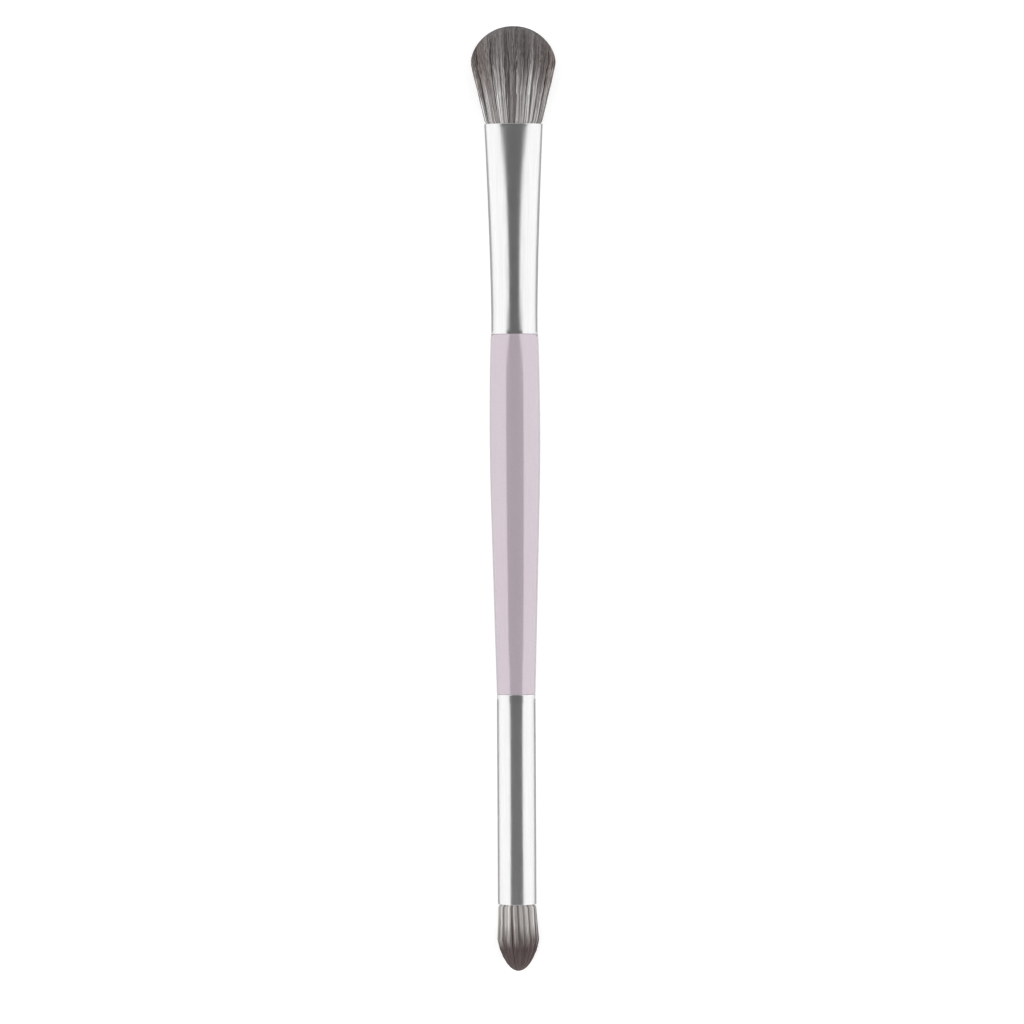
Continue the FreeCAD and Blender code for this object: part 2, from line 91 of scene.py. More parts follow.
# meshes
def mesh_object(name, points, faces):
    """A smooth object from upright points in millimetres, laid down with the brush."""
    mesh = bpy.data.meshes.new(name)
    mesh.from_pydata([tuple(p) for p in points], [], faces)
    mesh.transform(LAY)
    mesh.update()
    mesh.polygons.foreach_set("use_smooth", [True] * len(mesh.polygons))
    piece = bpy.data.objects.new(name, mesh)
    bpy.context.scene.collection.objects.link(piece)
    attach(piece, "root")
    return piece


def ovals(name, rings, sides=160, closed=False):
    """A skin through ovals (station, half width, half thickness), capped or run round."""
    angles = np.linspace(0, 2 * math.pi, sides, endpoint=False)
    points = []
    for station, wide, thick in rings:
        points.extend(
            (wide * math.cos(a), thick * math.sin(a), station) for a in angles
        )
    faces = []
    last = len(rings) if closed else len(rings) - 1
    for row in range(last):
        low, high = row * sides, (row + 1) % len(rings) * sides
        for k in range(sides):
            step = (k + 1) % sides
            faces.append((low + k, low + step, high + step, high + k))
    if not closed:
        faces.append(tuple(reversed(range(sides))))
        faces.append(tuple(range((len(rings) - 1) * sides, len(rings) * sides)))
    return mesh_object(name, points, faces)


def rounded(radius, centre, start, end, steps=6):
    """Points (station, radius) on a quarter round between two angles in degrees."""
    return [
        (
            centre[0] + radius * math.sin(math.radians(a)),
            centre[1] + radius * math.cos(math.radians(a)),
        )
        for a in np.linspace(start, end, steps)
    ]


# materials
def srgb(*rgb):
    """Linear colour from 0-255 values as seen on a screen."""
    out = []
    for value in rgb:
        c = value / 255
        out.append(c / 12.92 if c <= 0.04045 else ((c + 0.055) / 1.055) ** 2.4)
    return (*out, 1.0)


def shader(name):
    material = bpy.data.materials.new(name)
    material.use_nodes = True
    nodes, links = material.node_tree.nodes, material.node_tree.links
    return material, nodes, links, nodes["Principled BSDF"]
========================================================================
**Problem to solve:** Extract the full listing above without alteration.

**Answer for the task:**
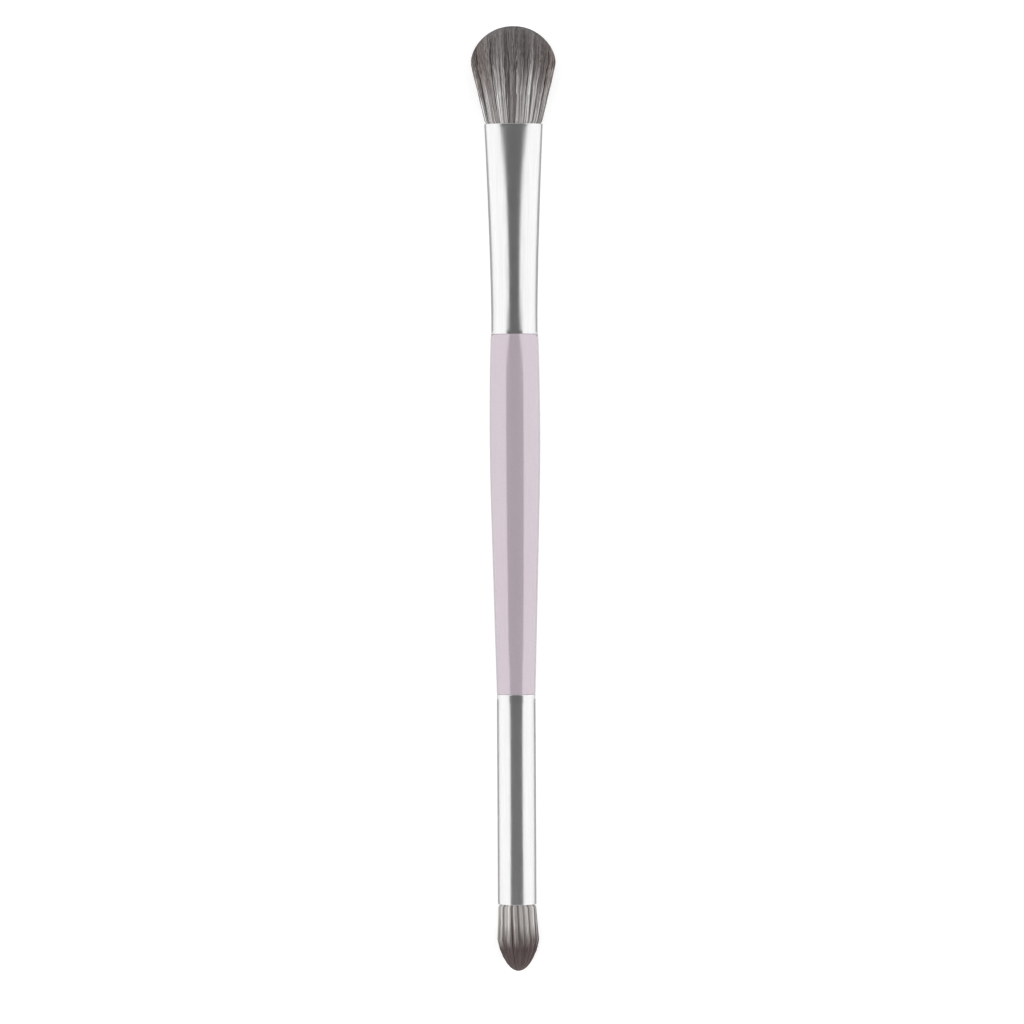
Continue the FreeCAD and Blender code for this object: part 2, from line 91 of scene.py. More parts follow.
# meshes
def mesh_object(name, points, faces):
    """A smooth object from upright points in millimetres, laid down with the brush."""
    mesh = bpy.data.meshes.new(name)
    mesh.from_pydata([tuple(p) for p in points], [], faces)
    mesh.transform(LAY)
    mesh.update()
    mesh.polygons.foreach_set("use_smooth", [True] * len(mesh.polygons))
    piece = bpy.data.objects.new(name, mesh)
    bpy.context.scene.collection.objects.link(piece)
    attach(piece, "root")
    return piece


def ovals(name, rings, sides=160, closed=False):
    """A skin through ovals (station, half width, half thickness), capped or run round."""
    angles = np.linspace(0, 2 * math.pi, sides, endpoint=False)
    points = []
    for station, wide, thick in rings:
        points.extend(
            (wide * math.cos(a), thick * math.sin(a), station) for a in angles
        )
    faces = []
    last = len(rings) if closed else len(rings) - 1
    for row in range(last):
        low, high = row * sides, (row + 1) % len(rings) * sides
        for k in range(sides):
            step = (k + 1) % sides
            faces.append((low + k, low + step, high + step, high + k))
    if not closed:
        faces.append(tuple(reversed(range(sides))))
        faces.append(tuple(range((len(rings) - 1) * sides, len(rings) * sides)))
    return mesh_object(name, points, faces)


def rounded(radius, centre, start, end, steps=6):
    """Points (station, radius) on a quarter round between two angles in degrees."""
    return [
        (
            centre[0] + radius * math.sin(math.radians(a)),
            centre[1] + radius * math.cos(math.radians(a)),
        )
        for a in np.linspace(start, end, steps)
    ]


# materials
def srgb(*rgb):
    """Linear colour from 0-255 values as seen on a screen."""
    out = []
    for value in rgb:
        c = value / 255
        out.append(c / 12.92 if c <= 0.04045 else ((c + 0.055) / 1.055) ** 2.4)
    return (*out, 1.0)


def shader(name):
    material = bpy.data.materials.new(name)
    material.use_nodes = True
    nodes, links = material.node_tree.nodes, material.node_tree.links
    return material, nodes, links, nodes["Principled BSDF"]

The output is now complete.